Recommendations for the Future

In recent years, movies and documentaries such as Toilet Ek Prem Katha, Pad Man, and Period. End of Sentence. have drawn public attention to lack of sanitation access and menstrual hygiene. However, those films barely cover the backend of sanitation – the cleaning of toilets and emptying of pits they are connected to. While Bollywood romanticizes movies on access to sanitation, Kakkoos, a 2017 documentary on manual scavenging, exposes the raw nature of India’s caste-based sanitation system. While Toilet – Ek Prem Katha ignores the agency of women and fails to shun the related patriarchy, Kakkoos stands as a testimony to the agency of a female Dalit director. Although “Period. End of Sentence.” won an Oscar, Divya Bharathi, the director of Kakkoos, faced threats and harassment from the larger society for creating the documentary.

The practice has deep historical roots in the occupational-caste system, in which the occupation of manual scavenging typically falls at the lowest rungs of the caste system, on the Dalit sub communities that are traditionally termed as “untouchables.” Though caste-based untouchability is unconstitutional in India, society continues the practice and stigmatizes sanitation workers. Additionally, due to the heterogeneity of urban areas in Indian cities and the tiny paths between homes and rugged terrain, manual scavenging continues to be a major form of feces removal from households to excavate in hard-to-reach places. Recent trends suggest that feces transfer can be increasingly made possible through technology solutions, reducing the likelihood of manual excavation, but these advanced sanitation opportunities almost always go to men, leaving women more likely to do the manual scavenging jobs in the most challenging locations. The recent mechanization of sanitation work in some of the Indian cities such as Delhi, Hyderabad and Bangalore is focused entirely on servicing sewered infrastructure and is carried out exclusively by male sanitation workers. Modernized sanitation work requires skills such as driving trucks and handling machinery that women are rarely encouraged to acquire. As a result, women are confined to cleaning public spaces and narrow alleys where trucks cannot reach.
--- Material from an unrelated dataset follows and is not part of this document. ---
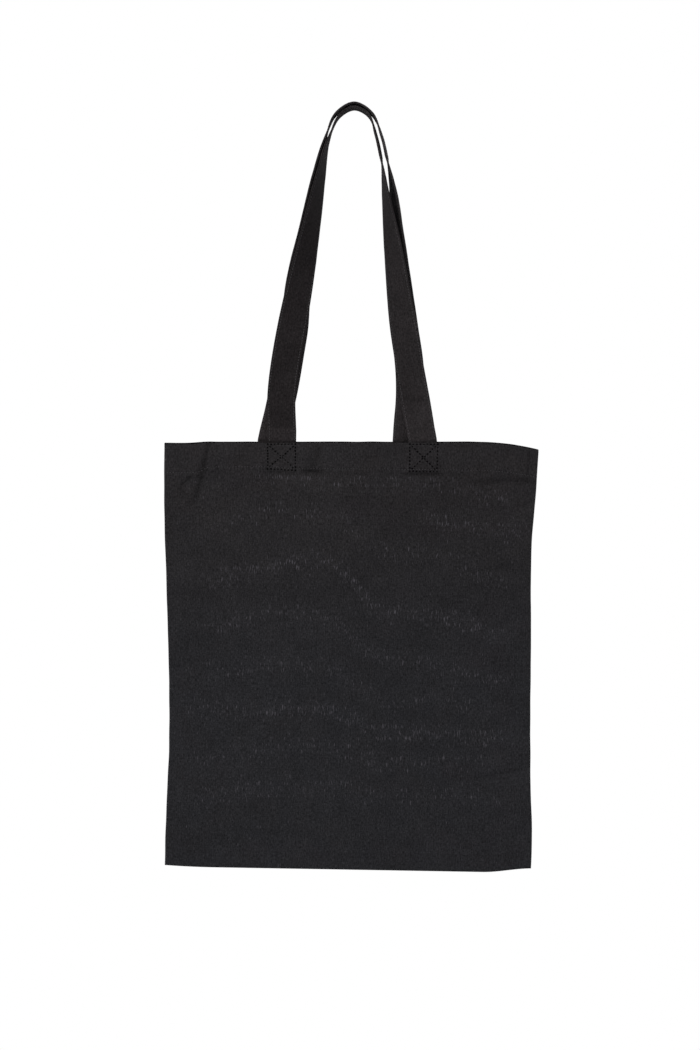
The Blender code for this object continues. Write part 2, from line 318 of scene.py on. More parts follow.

Hence mechanization and modernization of sanitation work has become a new mechanism to further alienate and marginalize women sanitation workers and confines them to do riskier and degrading manual work.  Indian legislators and municipalities have not sought a nuanced understanding of these gendered issues in urban sanitation. Neither do they acknowledge the role of women in sanitation work nor do they consider women while designing technology-based sanitation solutions. As policymakers and other decision-makers continue to espouse policies to minimize the manual nature of urban sanitation, they must pay attention to the consequences of technology, specifically the unintended impact of technology on urban female sanitations worker in India.

Photographs by CS Sharada Prasad.

NOTES:

[1] However, it’s important to note that there are still numerous hazardous conditions, regardless of whether the work is mechanized. While workers are workers are provided with coveralls, reflective jackets, masks, gloves, and boots, masks are mostly dust masks that do not provide any protection from harmful gases; gloves are of low-quality material that tears within a few hours of work; and boots are gumboots without steel toe protection. Furthermore, the coveralls are not designed to ventilate during a 110 degree  day in summer.